The limitation remains: deducing this is still static polymorphism. You cannot mix Circle and Square in the same runtime container any more than you can with CRTP.

`std::variant` for Closed Sets

When the set of possible types is fixed at compile time and you need to store values of different types in the same container, std::variant provides closed-set polymorphism with value semantics:

using Shape = std::variant<Circle, Square, Triangle>;

double area(const Shape& s) {
    return std::visit(overloaded{
        [](const Circle& c)   { return 3.14159 * c.r * c.r; },
        [](const Square& q)   { return q.side * q.side; },
        [](const Triangle& t) { return 0.5 * t.base * t.height; }
    }, s);
}

std::visit dispatches through a jump table indexed by the variant’s one-byte discriminant, not through a pointer chain through heap-allocated objects. For two to four types, compilers typically generate a direct branch or switch; the branch predictor handles it well when one type dominates. More importantly, objects in a std::vector<Shape> are stored contiguously in memory with no pointer indirection, so the CPU prefetcher works correctly. Benchmarks comparing virtual dispatch over heap-allocated objects against std::variant over a flat array consistently show one to two orders of magnitude difference on cold data, almost entirely from cache behavior rather than dispatch mechanics.
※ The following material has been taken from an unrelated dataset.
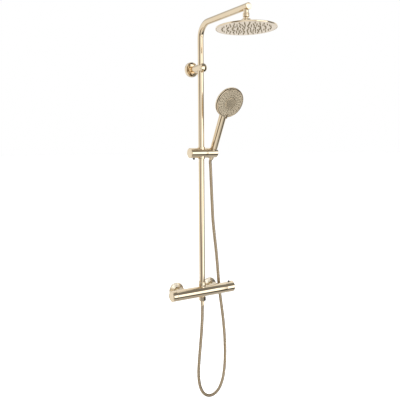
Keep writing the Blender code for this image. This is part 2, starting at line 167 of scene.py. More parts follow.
def plated(name, base, warm, r_lo, r_hi, wear=0.02, grain=700.0, stretch=None, metal=1.0):
    """Polished plating: two close tones in soft clouds, roughness that wanders
    with fingerprints and wiping, and a very fine orange-peel bump."""
    mt, nt, b, tc = nodes_of(name)
    clouds = noise(nt, tc, 24.0, 3.0)
    col = ramp(nt, clouds.outputs["Fac"], [(0.34, base), (0.66, warm)])
    nt.links.new(col.outputs["Color"], b.inputs["Base Color"])
    smear = noise(nt, tc, 90.0, 5.0, 0.6)
    rg = span(nt, smear.outputs["Fac"], r_lo, r_hi)
    nt.links.new(rg.outputs["Result"], b.inputs["Roughness"])
    fine = noise(nt, tc, grain, 2.0, 0.5, stretch)
    bump(nt, b, fine.outputs["Fac"], wear, 0.0002)
    b.inputs["Metallic"].default_value = metal
    return mt


def plain(name, a, c, r_lo, r_hi, scale=300.0, strength=0.15, spec=0.5):
    mt, nt, b, tc = nodes_of(name)
    n = noise(nt, tc, scale * 0.3, 4.0)
    col = ramp(nt, n.outputs["Fac"], [(0.35, a), (0.65, c)])
    nt.links.new(col.outputs["Color"], b.inputs["Base Color"])
    g = noise(nt, tc, scale, 4.0, 0.6)
    rg = span(nt, g.outputs["Fac"], r_lo, r_hi)
    nt.links.new(rg.outputs["Result"], b.inputs["Roughness"])
    bump(nt, b, g.outputs["Fac"], strength, 0.0003)
    b.inputs["Specular IOR Level"].default_value = spec
    return mt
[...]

The constraint is the closed set itself: adding a new type requires recompiling all code that touches the variant. That constraint is appropriate for cases where the type set is definitional, such as AST node kinds, protocol message types, or command variants. It is inappropriate for plugin systems or any interface where third-party types must be supported.

The overloaded helper used above is a common C++17 pattern not yet in the standard library. P2781 proposes adding it as std::overload in a future standard, but as of 2025 it remains a copy-paste utility.

Choosing Between These Approaches

The decision follows from what the compiler can see and what the type set looks like.

If the concrete type is locally provable, or the class is effectively sealed, use final and let the compiler handle it. If you are in a C++23 codebase and need static polymorphism with mixin behavior, deducing this is cleaner than CRTP and avoids the instantiation cost. If you are on C++17 and need static dispatch with policy-based composition, CRTP remains the standard approach. If the type set is closed and you want contiguous storage, std::variant with std::visit is the right model. Virtual dispatch belongs where the type set is genuinely open, the code is not on a hot path, or the flexibility of runtime extensibility outweighs the performance trade-off.

Game engines illustrate this layering clearly. Unreal Engine’s UObject system uses virtual dispatch for component callbacks that fire at 60 Hz per entity, which is acceptable. Its Niagara VFX system and physics solver use template specialization and data-oriented layouts specifically to enable vectorization in the inner loop, where virtual dispatch would block it. A similar split appears in high-frequency trading systems, where a fixed set of order types is handled with std::variant or compile-time dispatch on the critical path, while a broader framework of configurable strategies uses virtual interfaces for non-latency-sensitive management code.

The original article’s core point holds: the overhead is not simply the call itself. Every technique described here is fundamentally about giving the compiler more visibility into the callee, either by proving the type statically, parameterizing on it, or closing the set. The dispatch mechanism matters less than the inlining it does or does not permit.